Stated exercise:
Stop after the line with "from mathutils import Matrix, Vector": repeat exactly every line before it, beginning with the first, and that line itself.

Modeling code records:
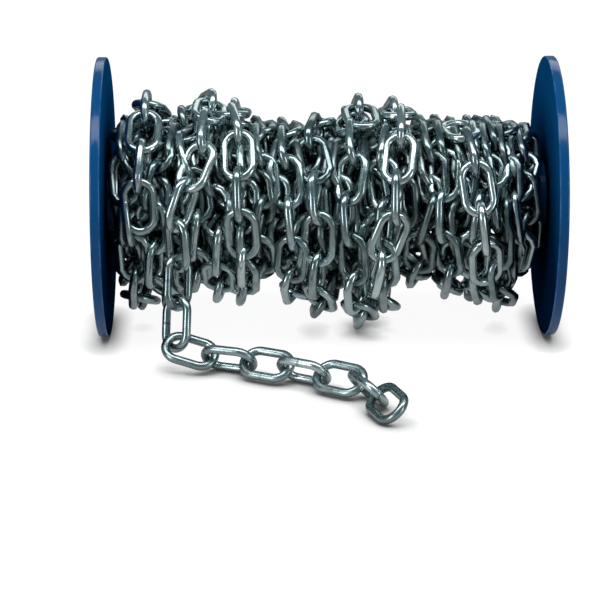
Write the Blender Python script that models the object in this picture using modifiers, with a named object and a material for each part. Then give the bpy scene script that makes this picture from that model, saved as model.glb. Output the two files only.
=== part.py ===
"""Reel of zinc-plated steel chain with its loose end on the floor.

Two blue moulded flanges stand on a core tube. Round-link chain is wound on it in an
uneven layer, a few slack turns lie over that layer, and the last links hang from the
front of the winding and lie in a line on the floor. The hidden inner layers are one
plain ring. Everything is in metres, +Z up, with the reel's axis along X. The front of
the reel, where the chain comes off, faces -Y.

Angles around the reel are in degrees: 0 is the top, 90 the front, 180 the bottom.
"""

import math
import random

import bmesh
import bpy
from mathutils import Matrix, Vector

# Reel
FLANGE_RADIUS = 0.100
FLANGE_THICKNESS = 0.007
FLANGE_WEB = 0.0042
FLANGE_SPACING = 0.311
FLANGE_SIDES = 48
RIM_WIDTH = 0.007
RIM_EDGE = 0.0012
HUB_RADIUS = 0.030
BORE_RADIUS = 0.015
CORE_RADIUS = 0.024
CORE_SIDES = 32
SEAT_GAP = 0.0003
MERGE_DISTANCE = 0.00005

# The axis is so high that the flat at the bottom of each flange lies on the floor
AXIS_HEIGHT = FLANGE_RADIUS * math.cos(math.pi / FLANGE_SIDES)
AXIS_Y = 0.0538

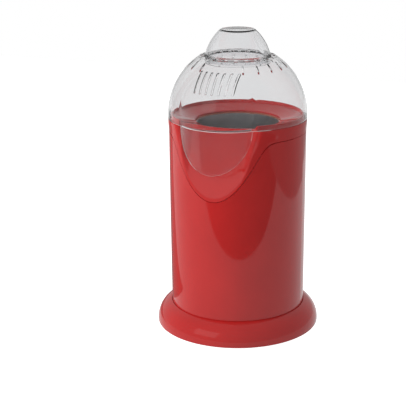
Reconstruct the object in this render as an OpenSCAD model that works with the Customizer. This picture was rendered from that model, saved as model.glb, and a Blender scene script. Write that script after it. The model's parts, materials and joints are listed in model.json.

Solution for this task:
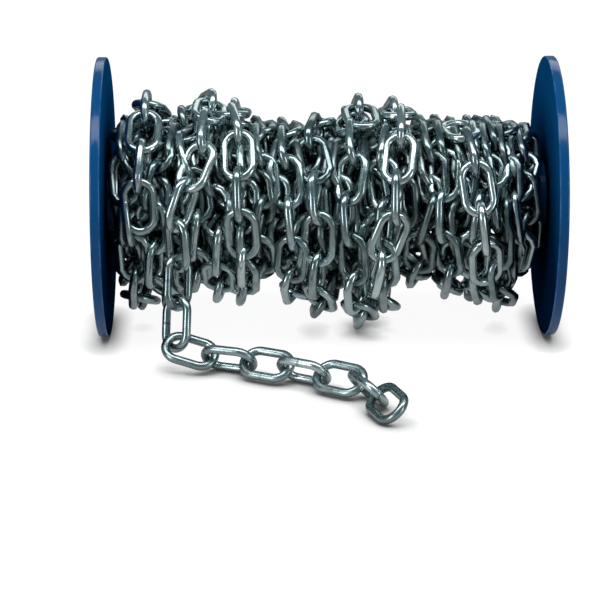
Write the Blender Python script that models the object in this picture using modifiers, with a named object and a material for each part. Then give the bpy scene script that makes this picture from that model, saved as model.glb. Output the two files only.
=== part.py ===
"""Reel of zinc-plated steel chain with its loose end on the floor.

Two blue moulded flanges stand on a core tube. Round-link chain is wound on it in an
uneven layer, a few slack turns lie over that layer, and the last links hang from the
front of the winding and lie in a line on the floor. The hidden inner layers are one
plain ring. Everything is in metres, +Z up, with the reel's axis along X. The front of
the reel, where the chain comes off, faces -Y.

Angles around the reel are in degrees: 0 is the top, 90 the front, 180 the bottom.
"""

import math
import random

import bmesh
import bpy
from mathutils import Matrix, Vector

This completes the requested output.